I don’t need to cover too much in this letter as most of you know us so well by now, and anyway, the relevant information is all in the brochure. What I have tried to do for you is to select voyages that we know you like and what are for us, the very best.
Our ‘Around Britain Voyage’ in June this year is really booking fast and we will have a fantastic turn-out of Maritime Memories people coming from all over the world. We are making great progress on all the exciting arrangements for this voyage, as it is to be a very special one and play a huge part in revitalising the nation’s - and indeed, the World’s - interest in our once great shipping industry from our ports and shipyards to what was the greatest merchant and fighting fleets in the world, so we want this to be exceptional and unique.
As we sail from Harwich we have been promised a special VIP send-off from the local tugs and, if we’re lucky, escorted out of port by a naval vessel as well. Our first port, Guernsey, is getting ready to give us a special welcome, inviting us to the port’s castle for a wine reception with the Harbour Master and local VIPs and so, hopefully, set the tone for the whole voyage with special welcomes into Liverpool, Belfast, Oban and Invergordon, places all keen to play their part in remembering and celebrating the heyday of both our Merchant and Royal Navies.
I wish I could tell you more but there really isn’t sufficient room in this letter but to give you some idea of what we just might get, visit www.forargyll.com/2009/10/voyage-to-murmansk-a-convoy-of-memories/ featuring an article written recently about our previous voyage, which was to Murmansk.
If we could arrange all that in Russia then I know we will be able to create something special here - and quite rightly too. And, if the interest all ready being shown from the prominent people in our ports-of-call is anything to go by... we will do exactly that.
There are still some cabins available, so if you want to be part of this unique occasion then call us now. As well as all our own maritime celebrations, it will also be a great holiday and the perfect little break to get away from all the hustle and bustle of modern life.
So many of you have asked if we could arrange another Christmas/New Year voyage, so we’ve managed to do that as well, sailing from Barbados to those exotic Central American shores, as well as some of the lesser visited islands in the Caribbean such as Curacao and Aruba. We offer this to you in two parts, sailing from Barbados on 4th December 2010 to January 4th 2011 or, if you can only spare less time, join us in Havana on the 18th December, so you can also enjoy the great ports of call and our Christmas/New Year celebrations - and those celebrations aboard the ship are really something, plus you don’t have to do the washing-up afterwards!

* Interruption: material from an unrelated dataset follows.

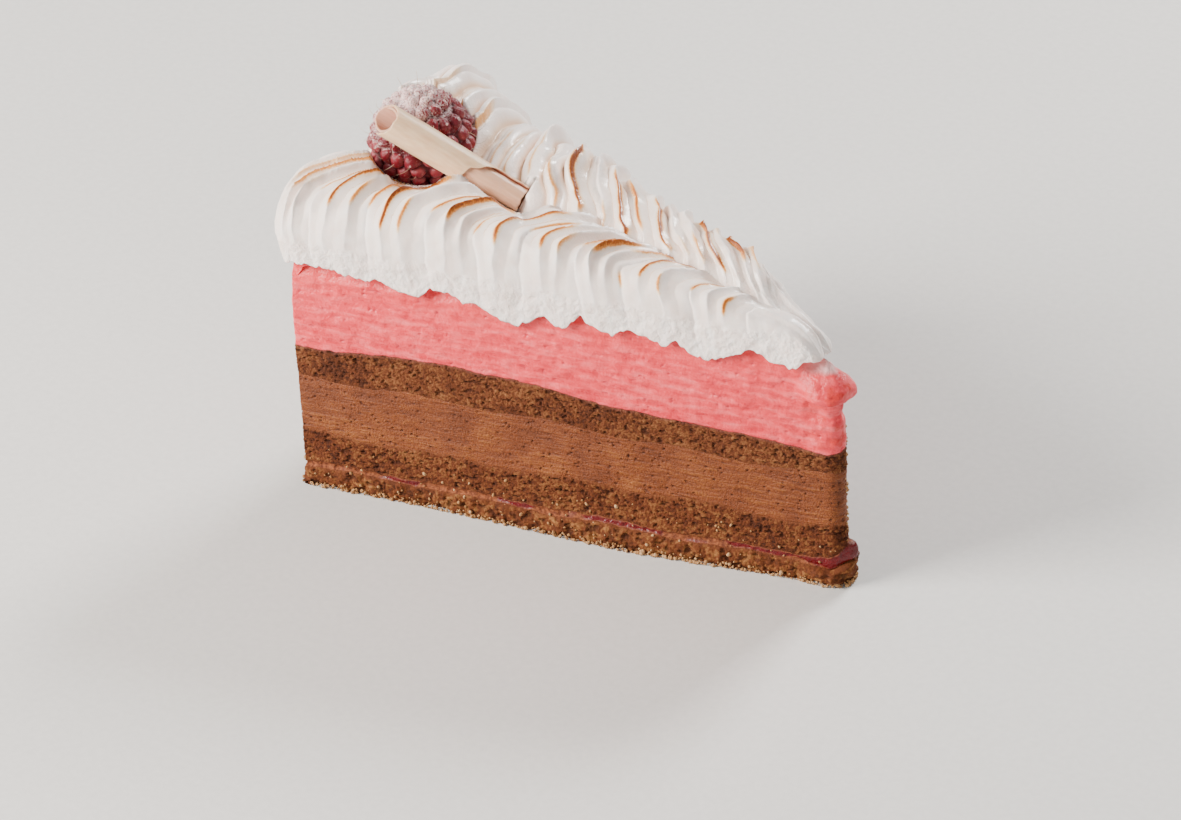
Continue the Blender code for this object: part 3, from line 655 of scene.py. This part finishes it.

Then, in April, we will take the voyage which has always been everyone’s favourite as far as Maritime Memories is concerned, which is to sail across the Atlantic from Cuba, on a voyage back home to the UK. I bet so many of you remember those homeward voyages and all the great excitement that used to go with them - remember ‘The Channels’?! Well, after enjoying some fascinating ports and the fun and adventure of some great sea days, we will end with our own ‘Channel’s Night Ball’ just as they used to in the good old days when a ship returned from a long foreign voyage.
So, come and join us to enjoy all this on the elegant Discovery, the likes of which are now few and far between. Where else would you be able to enjoy maritime lectures and talks by some truly fascinating lecturers; film shows of previously unseen maritime film showing the ports and ships of yesteryear; and special Maritime Memory Dinners where, by using authentic menus once used aboard the great ocean liners of the past, we recreate dinners just as they were during that golden age of shipping? Where else could you get all this and, on top of all that, have the ship’s first class entertainment as well!
But you know; the thing that really makes these voyages so enjoyable is having your company... the company of so many like-minded people who really are the nicest people in the world.
Looking forward to hearing from you. Kind regards,
Des Cox. Ex. NZSCo., Cunard, and the good old ‘Vindicatrix’.